Rank stability of elliptic curves in certain non-abelian extensions
Siddhi Pathak, Anwesh Ray
TL;DR
This work proves rank stability for elliptic curves in certain non-abelian, metabelian extensions of $\mathbb{Q}$. By combining local Selmer-vanishing criteria, a Selmer-class parameterization of $(\mathcal{G},K)$-extensions, Wiles’ formula, and a Delange-type density argument, the authors construct infinitely many extensions $L/K/\mathbb{Q}$ with $\mathrm{Gal}(L/\mathbb{Q}) \cong B \ltimes \mathbb{Z}/p^n\mathbb{Z}$ such that $\mathrm{Sel}_p(E/L)=0$, hence $\operatorname{rank} E(L)=0$. The results extend prior rank-stability findings from cyclic central extensions to non-abelian settings and provide explicit asymptotic lower bounds for the count of such extensions by discriminant. They also establish a density-theoretic perspective consistent with Malle–Bhargava predictions for the growth of these extensions.

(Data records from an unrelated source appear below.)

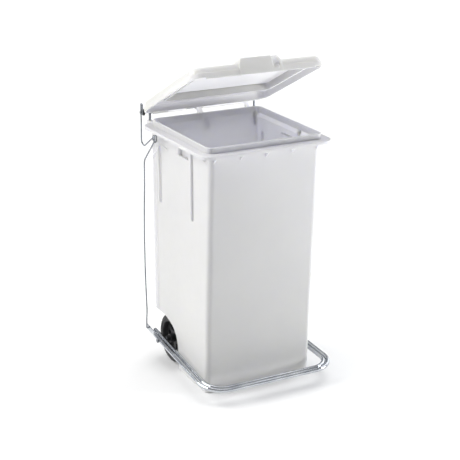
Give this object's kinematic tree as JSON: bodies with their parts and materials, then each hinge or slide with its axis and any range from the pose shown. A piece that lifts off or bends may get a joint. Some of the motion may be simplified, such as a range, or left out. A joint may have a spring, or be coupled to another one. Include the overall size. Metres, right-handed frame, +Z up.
{
  "type": "pedal-operated wheeled waste container",
  "caption": "Tall square white plastic waste container on a rear axle, with a bent-tube foot pedal and wire link rod that tip open a hinged lid.",
  "frame": {"origin": "centre of the container's body at floor level", "axes": "+X to the container's left seen from the front (its right-hand side in the front view), +Y toward the hinge and wheels, +Z up; the pedal is at -Y"},
  "size_m": [0.4578, 0.5388, 1.0339],
  "materials": {
    "shell_white": "satin moulded",
    "lid_white": "satin moulded",
    "chrome_steel": "bright plated tube",
    "zinc_steel": "zinc plated",
    "black_plastic": "satin moulded",
    "wheel_rubber": "matt"
  },
  "bodies": {
    "container": {"bin_body": "shell_white", "hinge_rod": "zinc_steel", "wheel_axle": "zinc_steel", "axle_washer_left": "zinc_steel", "axle_washer_right": "zinc_steel", "axle_spacer_left": "black_plastic", "axle_spacer_right": "black_plastic", "axle_cap_left": "zinc_steel", "axle_cap_right": "zinc_steel"},
    "lid_assembly": {"lid": "lid_white", "lid_crank_pin": "zinc_steel", "crank_bush": "black_plastic", "crank_pin_clip": "zinc_steel"},
    "pedal_frame": {"pedal_tube_outer": "chrome_steel", "pedal_tube_inner": "chrome_steel", "tube_plug_left": "black_plastic", "tube_plug_right": "black_plastic"},
    "link": {"link_rod": "zinc_steel", "link_rod_clip": "black_plastic"},
    "wheel_left": {"wheel_hub_left": "black_plastic", "wheel_tyre_left": "wheel_rubber"},
    "wheel_right": {"wheel_hub_right": "black_plastic", "wheel_tyre_right": "wheel_rubber"}
  },
  "joints": [
    {"name": "pedal_pivot", "type": "hinge", "parent": "container", "child": "pedal_frame", "pos_m": [0, 0.117, 0.08], "axis": [1, 0, 0], "range_deg": [-7.94, 0]},
    {"name": "lid_hinge", "type": "hinge", "parent": "container", "child": "lid_assembly", "pos_m": [0, 0.262, 0.799], "axis": [1, 0, 0], "range_deg": [0, 26.2]},
    {"name": "link_pivot", "type": "hinge", "parent": "pedal_frame", "child": "link", "pos_m": [0, 0.2135, 0.08666], "axis": [1, 0, 0], "range_deg": [0, 8.07]},
    {"name": "wheel_left_spin", "type": "hinge", "parent": "container", "child": "wheel_left", "pos_m": [-0.1575, 0.117, 0.08], "axis": [1, 0, 0], "continuous": true},
    {"name": "wheel_right_spin", "type": "hinge", "parent": "container", "child": "wheel_right", "pos_m": [0.1575, 0.117, 0.08], "axis": [1, 0, 0], "continuous": true}
  ],
  "couplings": [
    {"joint": "lid_hinge", "follows": "pedal_pivot", "ratio": -3.3},
    {"joint": "link_pivot", "follows": "pedal_pivot", "ratio": -1.0164}
  ]
}
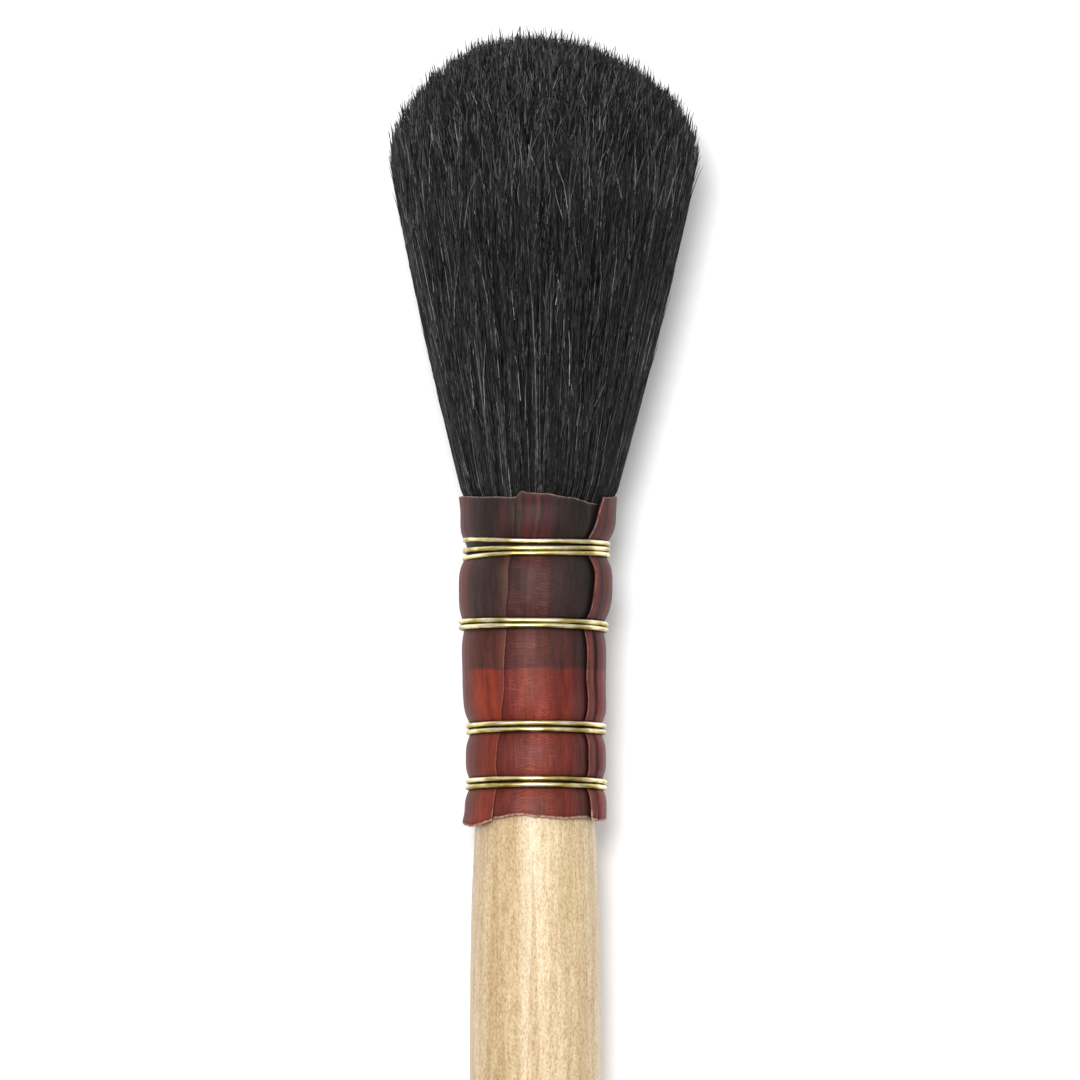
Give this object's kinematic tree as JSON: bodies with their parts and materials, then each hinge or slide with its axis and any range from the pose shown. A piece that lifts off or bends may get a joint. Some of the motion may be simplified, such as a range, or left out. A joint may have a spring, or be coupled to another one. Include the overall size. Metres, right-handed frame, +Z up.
{
  "type": "calligraphy brush",
  "caption": "Round mop-style calligraphy brush with a domed soft-hair tuft, a wire-bound split-quill ferrule and a lacquered birch handle, lying at rest.",
  "frame": {"origin": "bottom centre of the bounding box, on the surface that the brush lies on", "axes": "+X from the butt of the handle toward the hair, +Z up; the brush's own axis climbs toward the hair by 2.81 degrees because it rests on the tuft's shoulder and on the butt"},
  "size_m": [0.2348, 0.0282, 0.0279],
  "materials": {
    "birch": "clear gloss lacquer",
    "glue": "dried glue",
    "quill": "dyed translucent quill, polished",
    "brass_wire": "bright drawn wire",
    "resin": "cured resin",
    "thread": "waxed cotton",
    "hair": "fine soft hair, slight sheen"
  },
  "bodies": {
    "brush": {"handle": "birch", "tenon_glue": "glue", "quill_inner": "quill", "quill_outer": "quill", "wire_band_1": "brass_wire", "wire_band_2": "brass_wire", "wire_band_3": "brass_wire", "wire_band_4": "brass_wire", "root_plug": "resin", "tie_thread": "thread", "hair_root": "hair"},
    "tuft": {"hair_tuft": "hair"}
  },
  "joints": [
    {"name": "tuft_bend", "type": "hinge", "parent": "brush", "child": "tuft", "pos_m": [0.0761, 0, 0.01234], "axis": [-0.049, 0, 0.9988], "range_deg": [-45, 45], "stiffness_Nm_per_rad": 0.02}
  ]
}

Overall, the paper connects Selmer-theoretic criteria, Galois-module techniques, and analytic counting to demonstrate stable rank phenomena in a broad class of solvable extensions.
Abstract
Let $E_{/\mathbb{Q}}$ be an elliptic curve with rank $E(\mathbb{Q})=0$. Fix an odd prime $p$, a positive integer $n$ and a finite abelian extension $K/\mathbb{Q}$ with rank $E(K) = 0$. In this paper, we show that there exist infinitely many extensions $L/K$ such that $L/\mathbb{Q}$ is Galois with $\operatorname{Gal}(L/\mathbb{Q}) \simeq \operatorname{Gal}(K/\mathbb{Q}) \ltimes \mathbb{Z}/p^n\mathbb{Z}$, and rank $E(L)=0$. This is an extension of earlier results on rank stability of elliptic curves in cyclic extensions of prime power order to a non-abelian setting. We also obtain an asymptotic lower bound for the number of such extensions, ordered by their absolute discriminant.